The Russian firing continued, coming in from three sides as the Reds slowly moved their flanking forces forward. “This is the story men,” Rock said decisively. “They’ve got our asses cooked in about five minutes. There’s no way to outfight them from this position. So we’ll have to outflank them. Detroit! Chen! I want you both to go straight back, away from the Reds, and then circle around them, coming in from behind. You’re both exceptional runners so I know you can cover the ground in good time. You’ll have to be at least three or four hundred yards away from them or you’ll be spotted. Then come in on them while their attention’s on us. Detroit, you’ve got your grenades. Chen, do you want to carry grenades?”
“I’ve got something new I’ve been working on for the last few months with Dr. Shecter’s help. Here, Rock, I haven’t shown you these as I wanted to wait for the right moment to use them.” The Chinese martial arts master pulled out two five-pointed star-knives. The blades were round in the center with five razor-sharp points coming out like a starfish. “Made them myself—well, with Shecter’s help. They’re lined with explosives, Rock. H
igh explosives. Go off on contact, with the explosive force of about half of one of our standard grenades. I’ve been working with them—they’re quite efficient. I’ve got ten of them in the back of my belt,” Chen said, lifting the back edge of his long, black jacket to reveal a row of knives, each in its own small, leather pocket.

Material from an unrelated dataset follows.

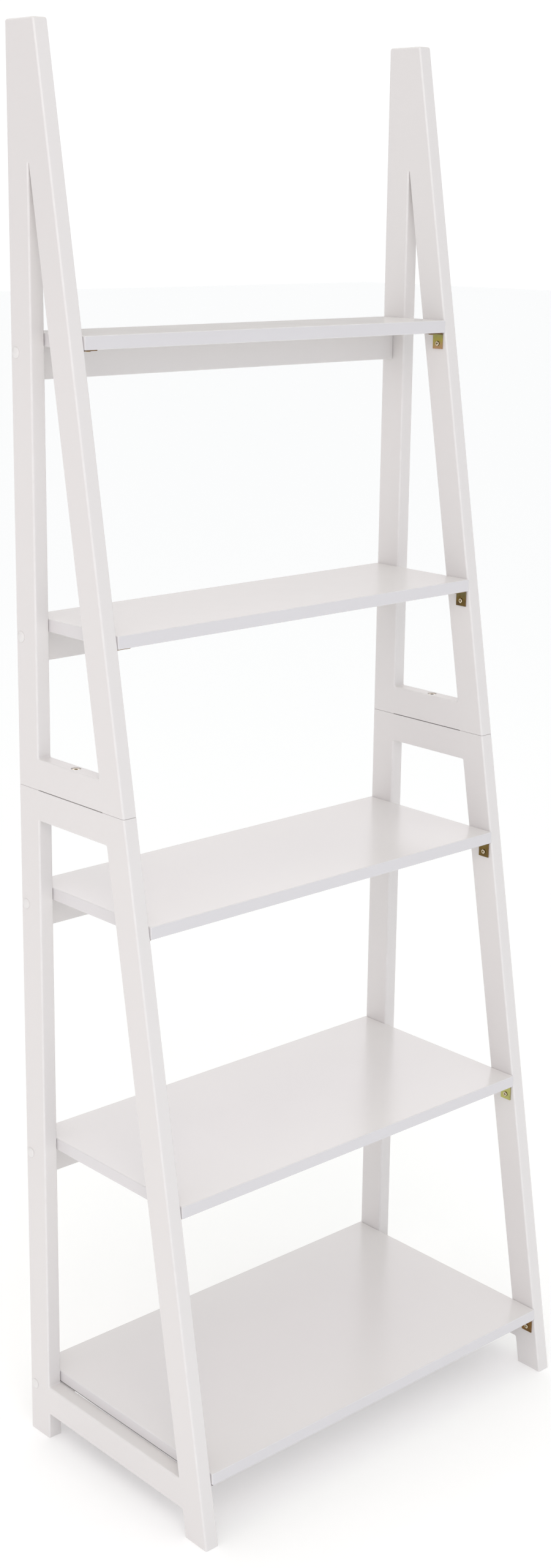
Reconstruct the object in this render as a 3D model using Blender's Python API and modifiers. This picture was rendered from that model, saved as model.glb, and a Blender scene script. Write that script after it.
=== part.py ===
"""Five-tier ladder shelf in painted wood, as separate pieces.

Two A-shaped side frames stand at left (-X) and right (+X). Each frame has an upper and a lower
half, which meet at a level seam. Shelves and rear cross rails span between the frames. The front
faces -Y. The origin is on the floor, under the middle of the whole piece. Lengths are in metres.
Shelves, rails and brackets count from the floor up.
"""

import math

import bmesh
import bpy
from mathutils import Matrix, Vector

OBJECT_NAME = "ladder_shelf"

# Overall size
WIDTH = 0.635
DEPTH = 0.358
HEIGHT = 1.780

# Side frames and cross rails, all of one thickness
STOCK_THICK = 0.020
POST_WIDE = 0.0395
RAIL_WIDE = 0.039
LEAN = 0.171  # how far the front post goes back for each metre up
SEAM_HEIGHT = 0.891
FOOT_RAIL_BOTTOM = 0.0362

# Shelves, with the height of each top face
SHELF_TOPS = (0.092, 0.425, 0.762, 1.100, 1.436)
SHELF_THICK = 0.016

# Roundings
LONG_EDGE_RADIUS = 0.0025
END_EDGE_RADIUS = 0.0008
SHELF_EDGE_RADIUS = 0.0010
ROUNDING_STEPS = 2

# Joints between pieces
GAP = 0.0003  # air left between two pieces that touch
SEAM_RECESS = 0.0004  # the rails stop this short of the seam, so the post ends carry the load
TENON_LENGTH = 0.012
TENON_THICK = 0.008
TENON_WIDE = 0.026
PIN_RADIUS = 0.004
PIN_REACH = 0.012  # how far a dowel pin goes into each piece
SEAM_PIN_REACH = 0.015
SHELF_PIN_REACH = 0.009  # up into the shelf
ROUND_STEPS = 16  # sides of a turned piece
HOLE_STEPS = 12  # sides of a hole, a pin or a small screw
OVERSHOOT = 0.002  # how far a cutter sticks out of the mouth of its hole
OVERLAP = 0.001  # how far two cutters of one stepped hole run into each other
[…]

Rock looked at the master of death, then said, “I’m glad I’m not a Russian today. Good luck to both of you.” The two headed out from the back of the defensive circle of ’brids, jumping quickly over the backs of the neighing animals and running as fast as their pumping legs could carry them in a line straight away from the advancing Red forces. They went about two hundred yards and stopped.
“Take it slow,” Detroit said, glancing over at Chen, who took two of the lethal star-knives from his hidden belt pouch.
“I’ll take it fast, if you don’t mind,” Chen retorted. They headed off in opposite directions, moving like blurs, bent over as far forward as they could without falling over. They circled far around the action, watching the Reds send out curtains of flesh-seeking slugs. Then they heard the sound of rockets. Good God, they were shooting goddamn rockets at the trapped men. The sounds of battle pushed the two Americans on, faster and faster, as they raced against time to save their fellow warriors.
Inside the circle of hybrids, Rockson directed the return fire. He had wanted to go out against the Reds but felt that he should stay with his men, just in case.
“Try to cut that right flank off with a steady line of fire right along that slight rise there,” Rock directed Erickson who shifted the machine gun over several feet.
“Will do, Rock,” he said, sending out a line of screaming slugs that tore up the dirt just ahead of the Red Blackshirts. They returned the fire and Erickson ducked as the Red bullets dug deep into the hide of the dead hybrid in front of the machine gun. The corpse of the animal shuddered violently and then was still. Erickson returned the fire, with Lang, now sitting wide-eyed, handing him the heavy belt of ammo.